Key competitive strengths for our gas extraction abilities lie in:
- Providing the benefits of technological leadership, which gives a huge economic advantage to operations. Key advantages arise from lower capital cost, high gas recovery and the top plant efficiency, where:
- Gas & power plant capex is ~$4.2m/MWe,
- >90% net gas recovery where average of competitors is ~30%,
- It allows process capability to access and process 50% more of the resource, where other technologies cannot function,
- It makes highest quality natural gas produced, with >80% methane, higher than competitors that average 50% methane;
- Delivering better resource stewardship and outcomes for the host countries and communities, through:
- far higher net energy yields,
- cheaper energy pricing to users,
- higher taxes paid to the fiscus, and
- 5 x greater power output.
The Compliance Imperative for gas extraction
Hydragas achieved 100% compliance to the Management Prescriptions for Lake Kivu Development (MPs) in its extraction plant design. Our full compliance is unique among the few developers working on the lake. These MPs govern the technical requirements for long-term, safe use of the lake and its resources. We wrote them principally for the benefit of the riparian population, their safety and the environment.

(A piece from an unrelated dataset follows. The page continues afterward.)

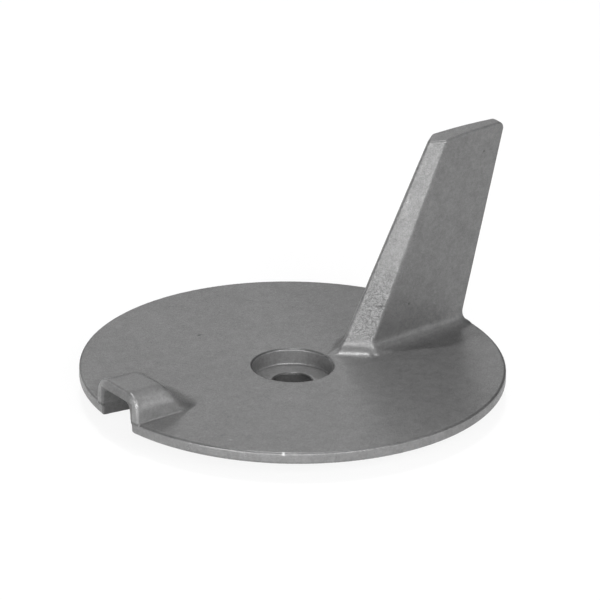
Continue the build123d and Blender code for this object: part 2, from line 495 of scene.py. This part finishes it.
# %% Lift the fillet under the nose
NOSE_FOOT = (12.5 * MM, 0.0, PLATE_TOP)
NOSE_BEVEL_LENGTH = 7.25 * MM
LIFT_BORDER = (0.95 * NOSE_BEVEL_LENGTH, 1.25 * NOSE_BEVEL_LENGTH)
FRONT_FILLET_RADIUS = 3.7 * MM
LARGEST_LIFT = 0.3 * MM
SKIN_DEPTH = 1.0 * MM


def fill_nose_corner(piece):
    """Moves the corner between the plate and the nose's bevels out to a larger fillet."""
    places = read_points(piece)[0]
    bevel = np.array(NOSE_BEVEL_DIRECTION)
    lean = bevel[2]
    openness = 1 - lean * lean
    along_foot = np.array((-bevel[1], bevel[0], 0)) / np.hypot(bevel[0], bevel[1])
    from_foot = fold(places) - np.array(NOSE_FOOT)
    # Distances of each point from the two planes that meet in the bar's axis
    over_plate = from_foot[:, 2] - FRONT_FILLET_RADIUS
    over_bevel = from_foot @ bevel - FRONT_FILLET_RADIUS
    # Shares of the two directions that lead from the bar's axis into the corner
    down = -(over_plate - lean * over_bevel) / openness
    inward = -(over_bevel - lean * over_plate) / openness
    from_axis = np.sqrt((over_plate**2 + over_bevel**2 - 2 * lean * over_plate * over_bevel) / openness)
    in_corner = (down > 0) & (inward > 0)
    on_skin = (from_foot @ bevel > -SKIN_DEPTH) & (from_foot[:, 2] > -SKIN_DEPTH)
    gap = np.clip(from_axis - FRONT_FILLET_RADIUS, 0, LARGEST_LIFT)
    fade = 1 - ease(np.abs(from_foot @ along_foot), *LIFT_BORDER)
    lift = np.where(in_corner & on_skin, gap, 0) * fade
    outward = down[:, None] * (0, 0, 1) + inward[:, None] * bevel
    outward /= np.maximum(from_axis, MM)[:, None]
    outward[places[:, 1] > 0, 1] *= -1
    write_points(piece, places + outward * lift[:, None])
    return lift.max()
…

Both Rwanda and the DRC recognized and adopted the 2010 version of the MPs as the authoritative basis for the regulation of Lake Kivu development. The two countries have initiated a 2019 review process to consider updates to the MPs, now at the 10th anniversary of their publication. Philip was contracted by the EU and government of Rwanda to engage with the two governments, develop consensus and write up the engagement process for the review. A Dutch firm, Deltares, was appointed to commence the process of review in 2019.